Pour Raspoutine qui avait déjà prévenu le tsar en 1908 quand la Bosnie-Herzégovine avait été annexée par l’Autriche-Hongrie : « Les Balkans ne valent pas une guerre » disait-il. En juillet, 1914, de Sibérie, il écrivit au Tsar pour le mettre en garde : « Que Papa ne fasse pas la guerre ! La guerre signifie la fin de la Russie et de vous-mêmes. Vous périrez tous ! » Il précise qu’il a eu la vision de la Russie : Elle est toute noyée de sang. » Le staretz payera son pacifisme de sa vie deux ans plus tard, dans un complot soutenu par l’Angleterre.
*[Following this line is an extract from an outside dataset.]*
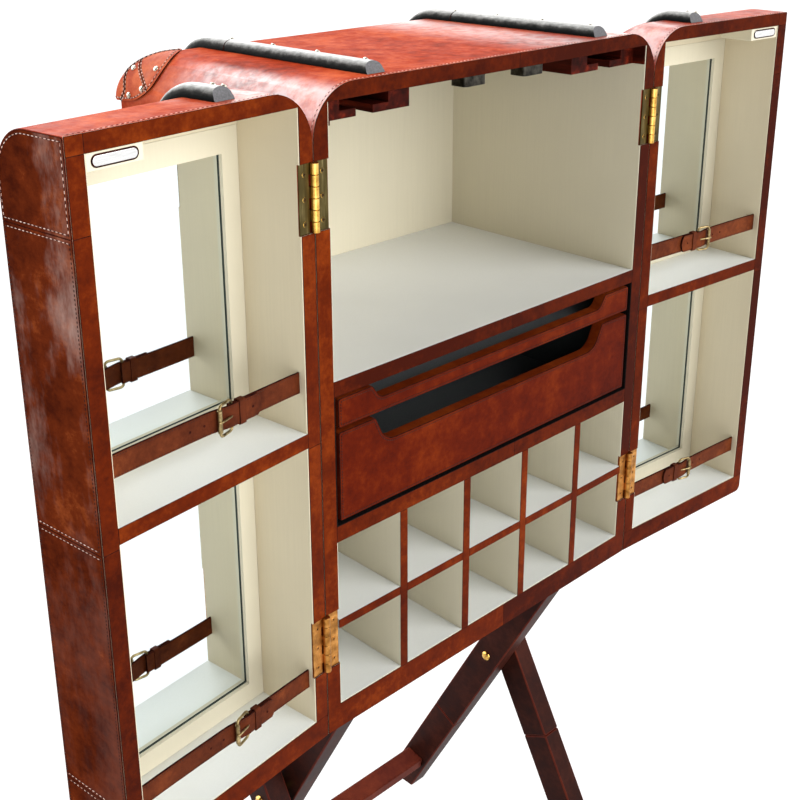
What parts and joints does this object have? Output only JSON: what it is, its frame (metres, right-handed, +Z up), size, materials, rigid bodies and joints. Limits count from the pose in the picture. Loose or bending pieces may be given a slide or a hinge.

A Saint-Pétersbourg, l’euphorie fut quasi générale dans la population. A la déclaration de guerre par Guillaune II,  le 1er août (19 juillet/ jul.), un Te Deum fut célébré au palais d’hiver, à l’issu duquel, le souverain s’adressa à ceux qui étaient rassemblés pour l’événement, puis il vint saluer son peuple rassemblé sur la place du Palais. Le lendemain, ce fut toute une foule qui envahit le centre-ville, en promenant des icônes, de l’ambassade de Serbie à l’ambassade de France. Devant la cathédrale Notre-Dame de Kazan, au milieu de la perspective Nevsky, la foule s’arrêta et pria. C’était encore les « Nuits blanches ». A la faveur de la clarté nocturne, des milliers d’entre eux poursuivirent jusqu’à la place Saint-Isaac pour attaquer l’ambassade d’Allemagne, pillant sur son passage sur la perspective Nevsyky, les locaux de la Petersbuger Zeitung et le café Reuter. Un mois après le début de la guerre, croyant faire un geste démagogique, Nicolas débaptisa Saint-Pétersbourg pour lui donner le nom déchristianisé de Pétrograd, plus sensible à la classe dominante des bourgeois patriotes, sinistre présage des années sanglantes à venir en février et en octobre 1917. En fait, Nicolas se trompait. En tentant de faire disparaître Saint-Pétersbourg, il l’exaltait. Même les terroristes bolcheviques s’insurgèrent contre cet état de fait, et des la révolution de février, demandèrent qu’on rende son nom à la ville, Trotsky/Bronstein déclarant qu’elle avait accompli la dite révolution « toute seule (…) le reste du pays n’ayant fait que suivre ».